» GIVEN INSTRUCTION
Identify every line containing the word "object" and reproduce each one.

CAD and scene scripts

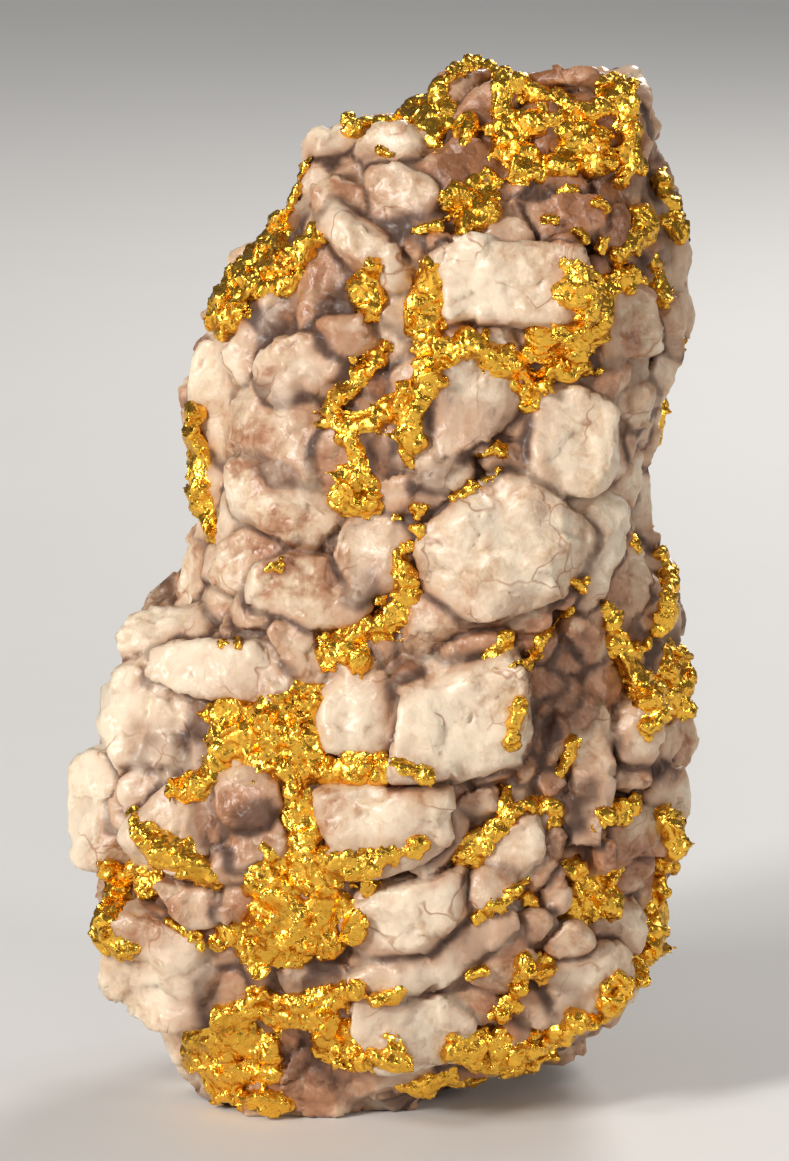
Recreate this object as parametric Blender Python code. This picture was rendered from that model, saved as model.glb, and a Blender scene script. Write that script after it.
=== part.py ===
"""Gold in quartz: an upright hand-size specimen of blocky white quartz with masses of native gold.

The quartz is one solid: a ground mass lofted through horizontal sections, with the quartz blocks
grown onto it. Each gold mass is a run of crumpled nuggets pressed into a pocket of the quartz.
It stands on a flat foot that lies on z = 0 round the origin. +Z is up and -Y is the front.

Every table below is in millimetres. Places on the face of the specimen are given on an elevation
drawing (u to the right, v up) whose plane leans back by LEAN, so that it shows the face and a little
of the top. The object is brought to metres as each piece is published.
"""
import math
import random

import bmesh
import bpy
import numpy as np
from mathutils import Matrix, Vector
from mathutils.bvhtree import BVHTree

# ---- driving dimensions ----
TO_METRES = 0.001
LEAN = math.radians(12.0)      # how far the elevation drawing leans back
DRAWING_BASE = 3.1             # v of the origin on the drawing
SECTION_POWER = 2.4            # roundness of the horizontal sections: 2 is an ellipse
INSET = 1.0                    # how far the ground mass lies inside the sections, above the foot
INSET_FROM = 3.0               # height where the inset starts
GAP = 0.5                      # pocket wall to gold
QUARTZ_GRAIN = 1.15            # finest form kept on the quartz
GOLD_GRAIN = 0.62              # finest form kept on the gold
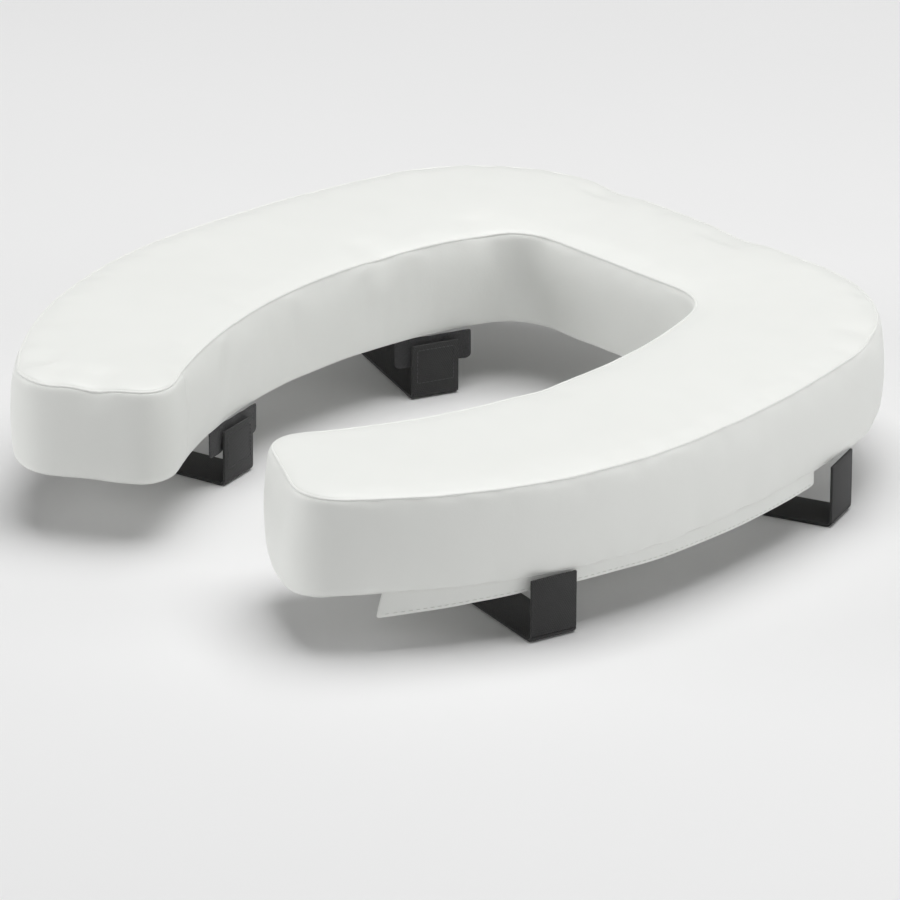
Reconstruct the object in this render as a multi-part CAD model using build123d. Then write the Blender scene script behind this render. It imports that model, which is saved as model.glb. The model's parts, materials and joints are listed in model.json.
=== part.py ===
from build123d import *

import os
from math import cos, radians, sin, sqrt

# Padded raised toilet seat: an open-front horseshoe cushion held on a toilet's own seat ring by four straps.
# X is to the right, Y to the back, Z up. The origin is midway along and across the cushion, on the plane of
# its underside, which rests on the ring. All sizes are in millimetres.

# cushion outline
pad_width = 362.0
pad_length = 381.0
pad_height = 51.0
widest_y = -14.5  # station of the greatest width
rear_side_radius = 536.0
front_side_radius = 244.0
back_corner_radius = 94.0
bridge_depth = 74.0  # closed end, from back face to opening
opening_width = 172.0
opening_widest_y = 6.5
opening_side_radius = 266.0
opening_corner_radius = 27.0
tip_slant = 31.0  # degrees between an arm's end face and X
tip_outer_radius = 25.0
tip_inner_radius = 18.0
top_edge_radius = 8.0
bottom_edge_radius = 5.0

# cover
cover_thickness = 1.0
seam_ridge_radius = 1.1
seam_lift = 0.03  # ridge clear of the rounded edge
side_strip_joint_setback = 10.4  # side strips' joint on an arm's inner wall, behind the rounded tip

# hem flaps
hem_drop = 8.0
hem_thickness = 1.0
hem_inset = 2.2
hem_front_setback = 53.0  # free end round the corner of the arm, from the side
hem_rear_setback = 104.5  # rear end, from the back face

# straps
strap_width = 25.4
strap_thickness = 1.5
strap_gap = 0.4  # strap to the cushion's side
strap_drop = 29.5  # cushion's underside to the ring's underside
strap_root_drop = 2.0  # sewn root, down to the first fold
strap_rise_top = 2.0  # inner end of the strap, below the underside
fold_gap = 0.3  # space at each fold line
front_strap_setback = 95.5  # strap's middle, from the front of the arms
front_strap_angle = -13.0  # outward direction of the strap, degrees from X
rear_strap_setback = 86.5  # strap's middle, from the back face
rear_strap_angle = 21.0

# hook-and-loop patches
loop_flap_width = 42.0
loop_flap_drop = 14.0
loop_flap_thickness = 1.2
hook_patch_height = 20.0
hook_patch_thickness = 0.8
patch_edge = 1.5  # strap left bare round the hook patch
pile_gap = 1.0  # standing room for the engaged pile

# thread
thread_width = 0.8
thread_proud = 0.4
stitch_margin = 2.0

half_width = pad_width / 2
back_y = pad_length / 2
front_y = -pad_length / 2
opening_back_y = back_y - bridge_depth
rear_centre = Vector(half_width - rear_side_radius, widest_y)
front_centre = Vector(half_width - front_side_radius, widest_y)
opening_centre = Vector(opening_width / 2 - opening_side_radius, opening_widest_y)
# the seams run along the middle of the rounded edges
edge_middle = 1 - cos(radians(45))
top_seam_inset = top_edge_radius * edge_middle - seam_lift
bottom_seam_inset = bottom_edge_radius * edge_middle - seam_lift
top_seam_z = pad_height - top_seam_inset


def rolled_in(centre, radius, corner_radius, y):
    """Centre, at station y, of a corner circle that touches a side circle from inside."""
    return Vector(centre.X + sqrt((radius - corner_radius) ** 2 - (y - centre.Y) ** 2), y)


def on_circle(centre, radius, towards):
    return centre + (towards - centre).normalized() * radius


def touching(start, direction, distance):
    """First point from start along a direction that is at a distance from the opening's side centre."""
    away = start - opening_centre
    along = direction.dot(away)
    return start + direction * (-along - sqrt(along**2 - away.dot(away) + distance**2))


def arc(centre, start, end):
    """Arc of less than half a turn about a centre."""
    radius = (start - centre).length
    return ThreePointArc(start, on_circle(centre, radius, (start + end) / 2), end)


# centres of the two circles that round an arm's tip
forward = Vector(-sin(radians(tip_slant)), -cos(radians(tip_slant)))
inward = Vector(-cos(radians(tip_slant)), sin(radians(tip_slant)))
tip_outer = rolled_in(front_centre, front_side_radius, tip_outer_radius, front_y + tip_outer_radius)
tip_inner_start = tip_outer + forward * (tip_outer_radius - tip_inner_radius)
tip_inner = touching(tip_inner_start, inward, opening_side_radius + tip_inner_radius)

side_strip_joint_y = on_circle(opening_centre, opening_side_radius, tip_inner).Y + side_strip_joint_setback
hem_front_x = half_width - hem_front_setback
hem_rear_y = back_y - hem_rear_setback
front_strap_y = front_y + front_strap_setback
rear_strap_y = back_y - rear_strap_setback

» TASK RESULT
Recreate this object as parametric Blender Python code. This picture was rendered from that model, saved as model.glb, and a Blender scene script. Write that script after it.
of the top. The object is brought to metres as each piece is published.
Reconstruct the object in this render as a multi-part CAD model using build123d. Then write the Blender scene script behind this render. It imports that model, which is saved as model.glb. The model's parts, materials and joints are listed in model.json.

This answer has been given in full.